Task goal | Everything from the first line down to the line containing "turned(whole, profile, 28, (x, MID_Y" should be reproduced exactly; please include nothing else.

Recorded information |
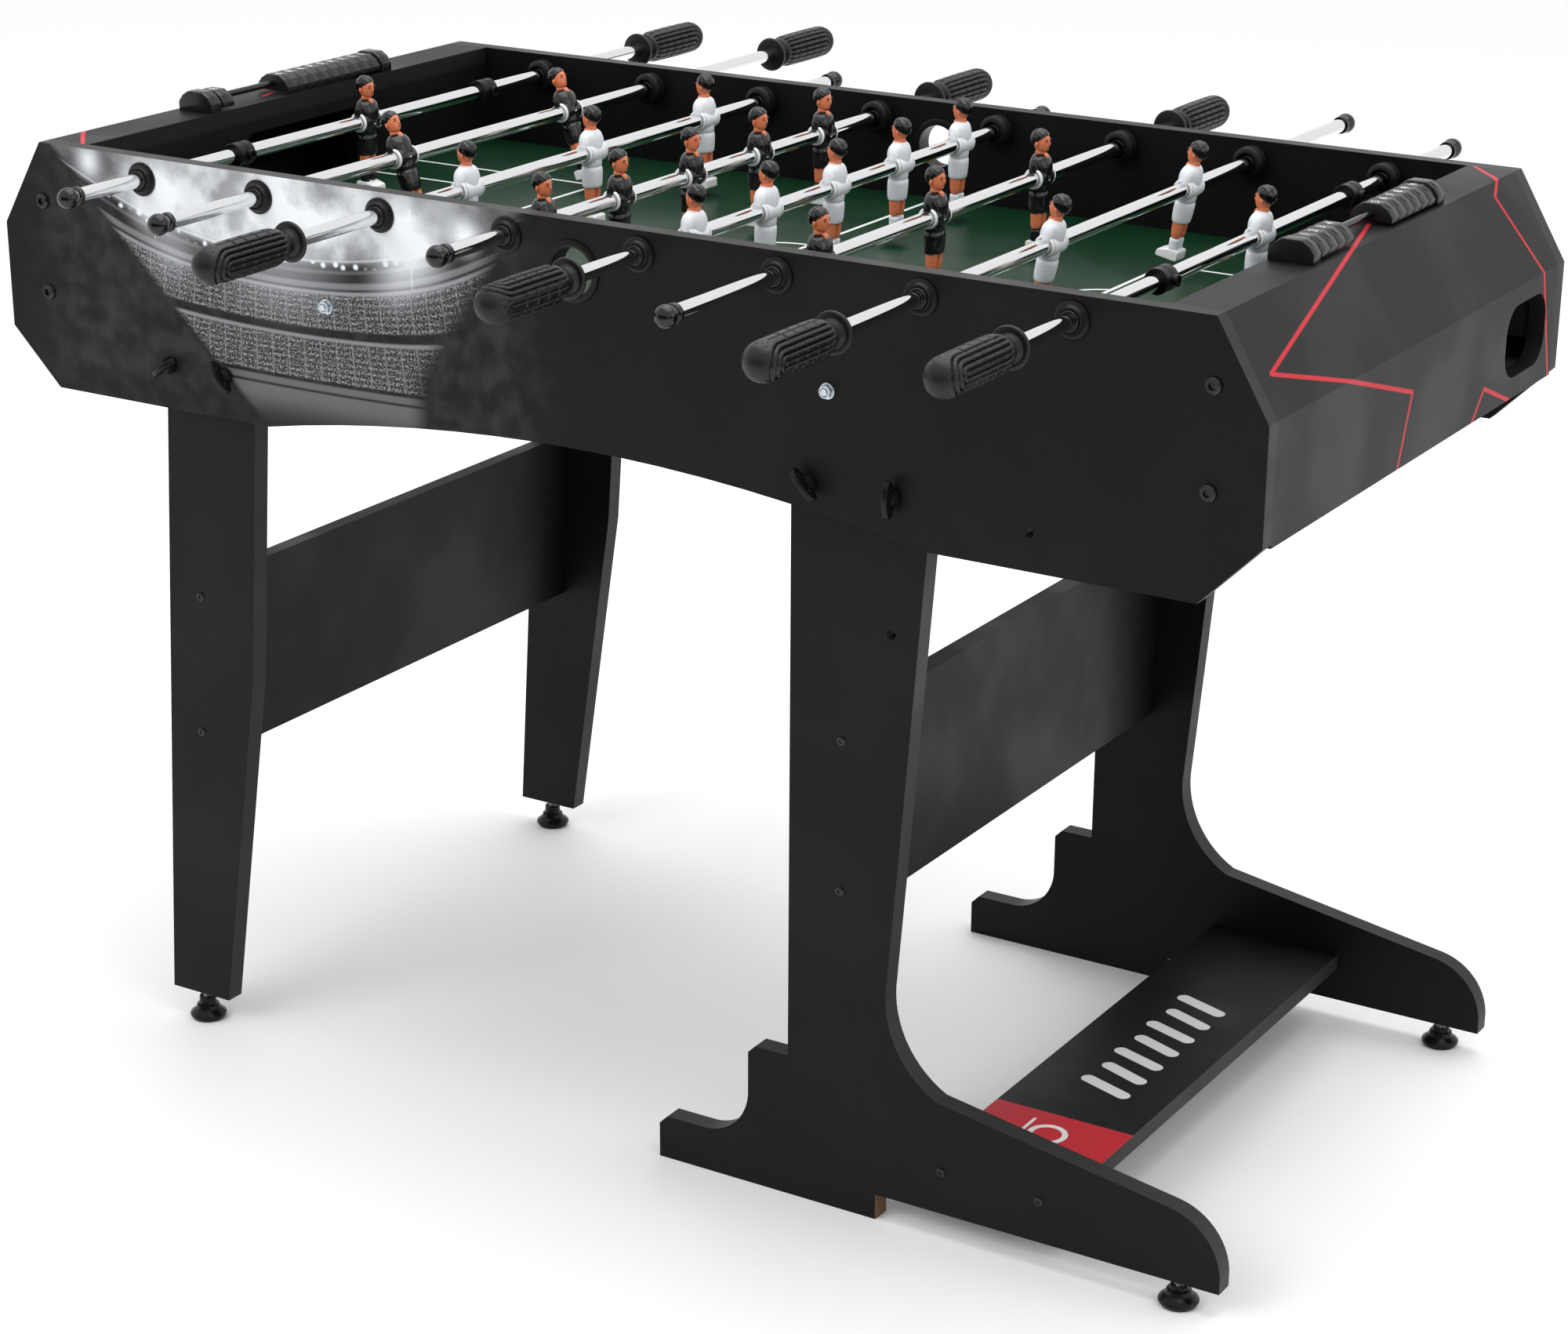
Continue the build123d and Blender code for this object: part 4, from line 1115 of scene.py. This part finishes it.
class FOOSBALL_OT_fasteners(Operator):
    """Add corner bolts, tie rods with nuts, and the leg screws"""

    bl_idname = "foosball.fasteners"
    bl_label = "Bolts and Screws"

    def head(self, whole, x, z, across, radius, height, face, slot=0):
        side = 1 if across > 0 else -1
        recess = radius * 0.42
        profile = [(0.0, height * 0.35), (recess, height * 0.35), (recess * 1.05, height),
            (radius * 0.72, height),
                   (radius * 0.95, height * 0.62), (radius, 0.0)]
        turned(whole, profile, 28, (x, MID_Y + side * face, z), (0, side, 0), slot)

    def execute(self, context):
        look = context.scene.foosball_fittings
        black = metal("black bolt", (0.045, 0.045, 0.048), 0.32)
        zinc = metal("nut zinc", look.zinc, 0.22)
        nylon = surface("lock ring nylon", (0.55, 0.62, 0.66), 0.45)[0]
        whole = bmesh.new()
        for side, tie in TIE_PLACES.items():
            for across in (-1, 1):
                for z in BOLT_HEIGHTS:
                    self.head(whole, side * BOLT_PLACE, z, across, 7.0, 3.0, HALF_WIDTH)
                    turned(whole, [(0.0, 274.0), (3.0, 274.0), (3.0, 305.2)], 16,
                        (side * BOLT_PLACE, MID_Y, z), (0, across, 0))
                place = aimed((tie, MID_Y + across * HALF_WIDTH, TIE_HEIGHT), (0, across, 0))
                gather(whole, lathe([(3.0, 0.0), (6.5, 0.0), (6.5, 0.9), (3.0, 1.0)], 28), 1, place)
                hexagon = [(5.8 * math.cos(a),
                    5.8 * math.sin(a)) for a in (math.pi * k / 3 + 0.3 for k in range(6))]
                nut = round_off(slab(hexagon, 3.4), 0.5, 2, 0.5)
                gather(whole, nut, 1, place @ Matrix.Translation((0, 0, 2.7)))
                gather(whole, lathe([(4.9, 4.2), (4.8, 5.6), (4.2, 6.0), (3.5, 5.8)], 28), 2, place)
                gather(whole, lathe([(0.0, 6.9), (2.4, 6.9), (3.0, 6.3), (3.0, -10.0)], 20), 1, place)
            turned(whole, [(0.0, -300.0), (3.0, -300.0), (3.0, 300.0), (0.0, 300.0)], 16,
                (tie, MID_Y, TIE_HEIGHT), (0, 1, 0), 1)
        finish_piece("cabinet_fasteners", whole, [black, zinc, nylon], "cabinet",
            ["cabinet_bolts"], smooth=0.5)
        for body, spots in (
            ("stand", [(244, 422), (244, 291), (344, 61.7), (435, 60.7)]),
            ("plain_frame", [(-420, 423), (-428, 293)]),
        ):
            whole = bmesh.new()
            for x, z in spots:
                for across in (-1, 1):
                    self.head(whole, x, z, across, 4.2, 1.3, LEG_FACE - 0.1)
            finish_piece(f"{body}_screw_heads", whole, [black], body, smooth=0.5)
        return {"FINISHED"}


class FOOSBALL_OT_feet(Operator):
    """Turn the levelling feet with their zinc studs"""

    bl_idname = "foosball.feet"
    bl_label = "Levelling Feet"

    def execute(self, context):
        black = plastic("foot plastic", 0.26)
        zinc = metal("foot stud zinc", context.scene.foosball_fittings.zinc, 0.24)
        for name in ("plain_foot_near", "plain_foot_far", "stand_foot_near", "stand_foot_far"):
            centre = middle(name)
            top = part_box(name)[1].z / MM
            hub = 22.5 if name.startswith("plain") else 18.2
            bell = [(0.0, 0.0), (13.6, 0.0), (15.0, 0.5), (16.7, 3.2), (17.0, 4.6), (16.4, 6.0),
                (13.8, 8.2), (11.3, 10.0),
                    (10.6, 12.6), (10.1, 14.0), (8.4, 14.7), (7.9, 15.6), (7.7, hub - 0.9), (7.0, hub),
                    (5.0, hub), (4.4, hub - 2.0)]
            whole = bmesh.new()
            base = Matrix.Translation((centre.x, centre.y, 0.0))
            gather(whole, lathe(bell, 48), 0, base)
            thread = [(4.4, hub - 3.0)]
            thread += [(4.0 if k % 2 else 3.55,
                hub - 2.5 + 0.55 * k) for k in range(int((top - hub + 2.0) / 0.55))]
            gather(whole, lathe(thread + [(3.3, top), (0.0, top)], 24), 1, base)
            finish_piece(f"{name}_turned", whole, [black, zinc], name, [name], smooth=0.5)
        return {"FINISHED"}


class FOOSBALL_OT_stage(Operator):
    """Set the pale floor, the soft lights and the camera"""

    bl_idname = "foosball.stage"
    bl_label = "Studio"

    def softbox(self, name, power, size, place, target):
        light = bpy.data.lights.new(name, "AREA")
        light.energy, light.shape, light.size, light.size_y = power, "RECTANGLE", size[0], size[1]
        lamp = bpy.data.objects.new(name, light)
        lamp.location = place
        lamp.rotation_euler = (Vector(target) - Vector(place)).to_track_quat("-Z", "Y").to_euler()
        lamp.visible_glossy = name != "front softbox"
        bpy.context.scene.collection.objects.link(lamp)

    def plain(self, name, colour):
        material = bpy.data.materials.new(name)
        material.use_nodes = True
        shader = material.node_tree.nodes["Principled BSDF"]
        shader.inputs["Base Color"].default_value = (*colour, 1.0)
        shader.inputs["Roughness"].default_value = 0.6
        return material

    def execute(self, context):
        look = context.scene.foosball_studio
        floor = bmesh.new()
        bmesh.ops.create_grid(floor, x_segments=2, y_segments=2, size=30.0)
        mesh = bpy.data.meshes.new("studio_floor")
        floor.to_mesh(mesh)
        floor.free()
        mesh.materials.append(self.plain("studio floor", look.floor))
        ground = bpy.data.objects.new("studio_floor", mesh)
        bpy.context.scene.collection.objects.link(ground)
        flag = bmesh.new()
        bmesh.ops.create_grid(flag, x_segments=2, y_segments=2, size=1.0)
        flag.transform(
            Matrix.Translation((0.6, -4.6, 1.2)) @ Matrix.Rotation(math.pi / 2, 4,
            "X") @ Matrix.Diagonal((4.2, 1.2, 1.0, 1.0))
        )
        cloth = bpy.data.meshes.new("studio_flag")
        flag.to_mesh(cloth)
        flag.free()
        cloth.materials.append(self.plain("studio flag", (0.02, 0.02, 0.02)))
        board = bpy.data.objects.new("studio_flag", cloth)
        bpy.context.scene.collection.objects.link(board)
        world = context.scene.world or bpy.data.worlds.new("studio")
        context.scene.world = world
        world.use_nodes = True
        back = world.node_tree.nodes["Background"]
        back.inputs["Color"].default_value = (1.0, 1.0, 1.0, 1.0)
        back.inputs["Strength"].default_value = look.sky
        self.softbox("front softbox", look.key, (2.6, 1.8), (-1.2, -3.6, 3.0), (0.0, 0.0, 0.6))
        self.softbox("top softbox", look.top, (3.4, 2.4), (0.2, 0.3, 3.2), (0.1, 0.0, 0.7))
        self.softbox("side softbox", look.key * 0.15, (1.2, 2.2), (3.4, 0.4, 1.7), (0.0, 0.0, 0.6))
        camera = bpy.data.cameras.new("camera")
        camera.sensor_width, camera.lens = 36.0, 80.49
        camera.shift_x, camera.shift_y = -0.0253, 0.0606
        camera.clip_end = 60.0
        eye = bpy.data.objects.new("camera", camera)
        yaw, pitch, roll = CAMERA_YAW, CAMERA_PITCH, CAMERA_ROLL
        ahead = Vector((-math.sin(yaw) * math.cos(pitch), math.cos(yaw) * math.cos(pitch), math.sin(pitch)))
        right = Vector((math.cos(yaw), math.sin(yaw), 0.0))
        up = right.cross(ahead)
        tilted = right * math.cos(roll) + up * math.sin(roll)
        upright = up * math.cos(roll) - right * math.sin(roll)
        turn = Matrix((tilted, upright, -ahead)).transposed().to_4x4()
        eye.matrix_world = Matrix.Translation(CAMERA_PLACE) @ turn
        bpy.context.scene.collection.objects.link(eye)
        context.scene.camera = eye
        context.scene.view_settings.view_transform = "Standard"
        return {"FINISHED"}


class FOOSBALL_PT_panel(Panel):
    """Shows the look settings and the build step buttons in the sidebar"""

    bl_label = "Foosball Table"
    bl_idname = "FOOSBALL_PT_panel"
    bl_space_type = "VIEW_3D"
    bl_region_type = "UI"
    bl_category = "Foosball"

    def draw(self, context):
        for group in ("boards", "figures", "grips", "fittings", "studio"):
            box = self.layout.box()
            settings = getattr(context.scene, f"foosball_{group}")
            for key in settings.__annotations__:
                box.prop(settings, key)
        for step in STEPS:
            self.layout.operator(step.bl_idname)


STEPS = (
    FOOSBALL_OT_boards,
    FOOSBALL_OT_legs,
    FOOSBALL_OT_tubes,
    FOOSBALL_OT_figures,
    FOOSBALL_OT_grips,
    FOOSBALL_OT_rod_ends,
    FOOSBALL_OT_bearings,
    FOOSBALL_OT_counters,
    FOOSBALL_OT_wing_screws,
    FOOSBALL_OT_fasteners,
    FOOSBALL_OT_feet,
    FOOSBALL_OT_stage,
)
LOOKS = {
    "foosball_boards": FoosballBoardLook,
    "foosball_figures": FoosballFigureLook,
    "foosball_grips": FoosballGripLook,
    "foosball_fittings": FoosballFittingLook,
    "foosball_studio": FoosballStudioLook,
}


def register():
    for cls in (*LOOKS.values(), *STEPS, FOOSBALL_PT_panel):
        bpy.utils.register_class(cls)
    for name, look in LOOKS.items():
        setattr(bpy.types.Scene, name, PointerProperty(type=look))


def unregister():
    for name in LOOKS:
        delattr(bpy.types.Scene, name)
    for cls in (FOOSBALL_PT_panel, *reversed(STEPS), *reversed(LOOKS.values())):
        bpy.utils.unregister_class(cls)


def main():
    register()
    for step in STEPS:
        family, action = step.bl_idname.split(".")
        getattr(getattr(bpy.ops, family), action)()


if __name__ == "__main__":
    main()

Answer to the problem |
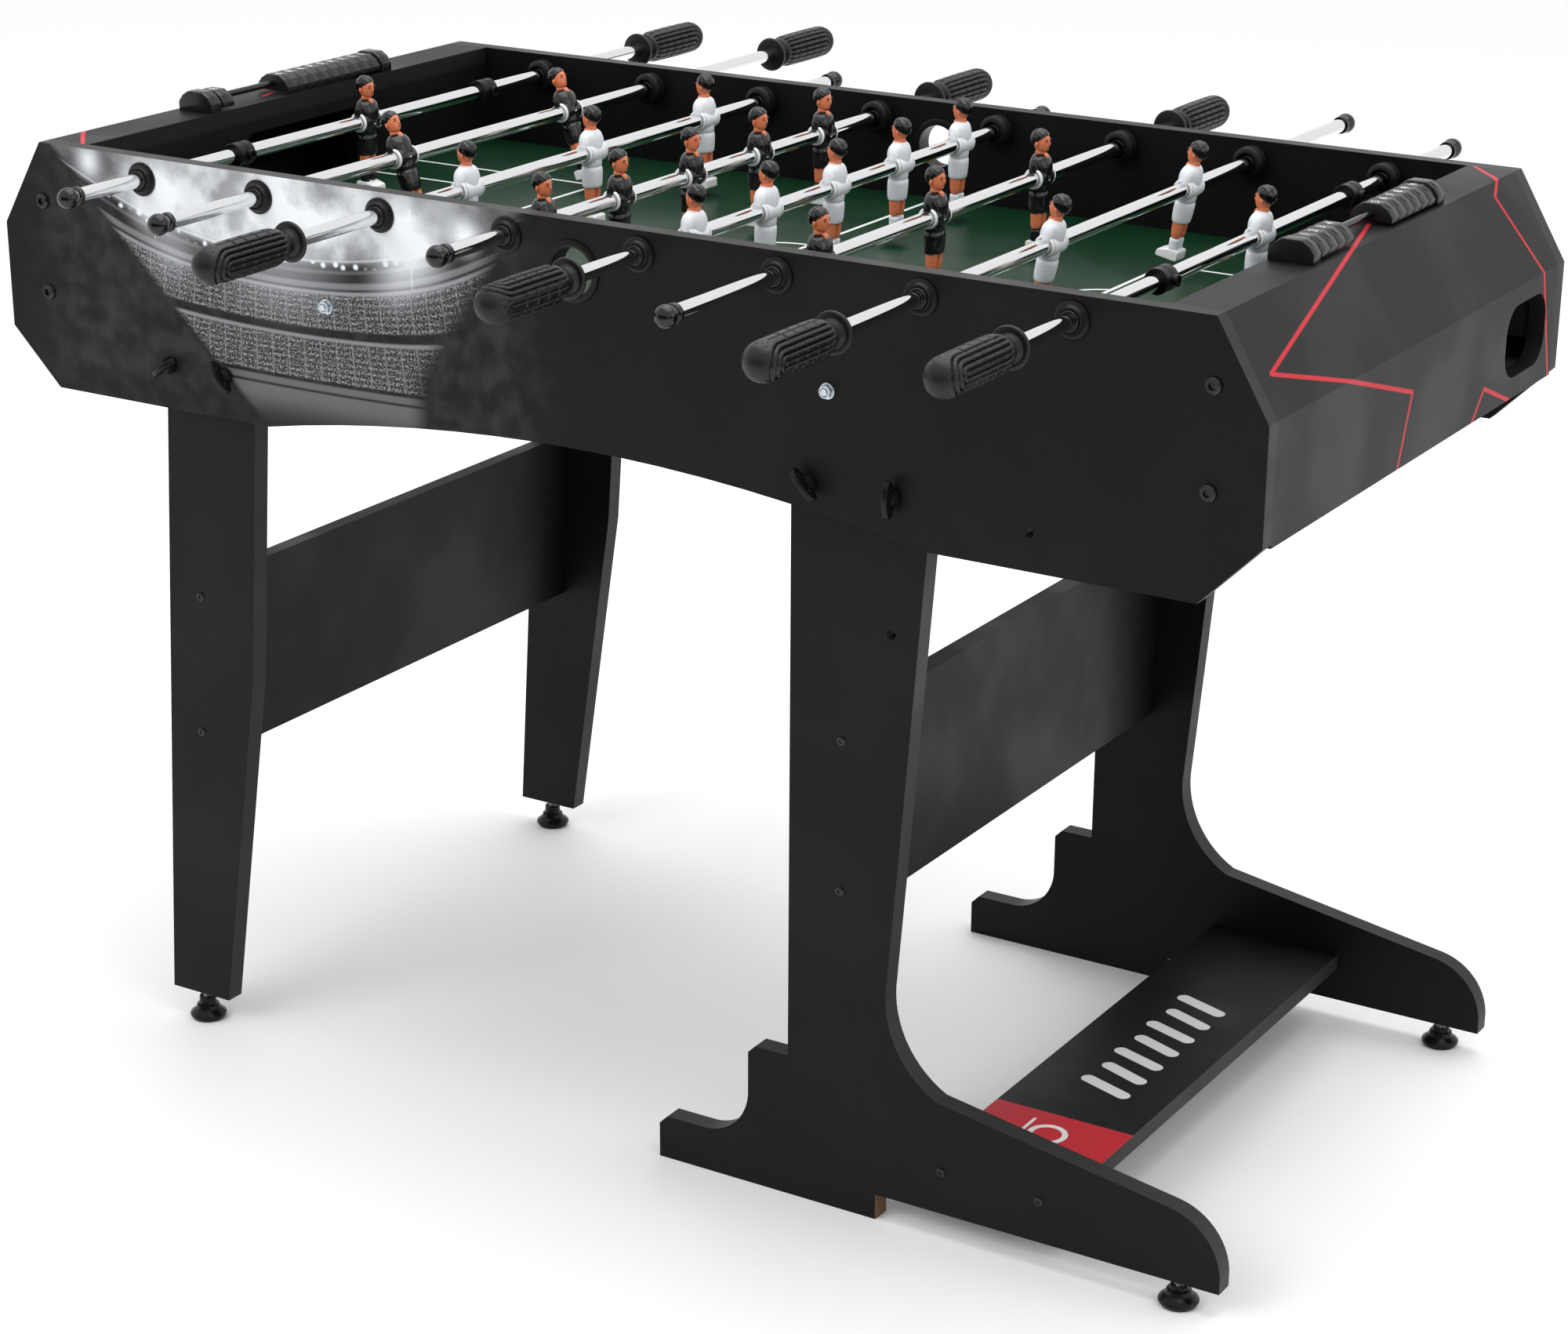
Continue the build123d and Blender code for this object: part 4, from line 1115 of scene.py. This part finishes it.
class FOOSBALL_OT_fasteners(Operator):
    """Add corner bolts, tie rods with nuts, and the leg screws"""

    bl_idname = "foosball.fasteners"
    bl_label = "Bolts and Screws"

    def head(self, whole, x, z, across, radius, height, face, slot=0):
        side = 1 if across > 0 else -1
        recess = radius * 0.42
        profile = [(0.0, height * 0.35), (recess, height * 0.35), (recess * 1.05, height),
            (radius * 0.72, height),
                   (radius * 0.95, height * 0.62), (radius, 0.0)]
        turned(whole, profile, 28, (x, MID_Y + side * face, z), (0, side, 0), slot)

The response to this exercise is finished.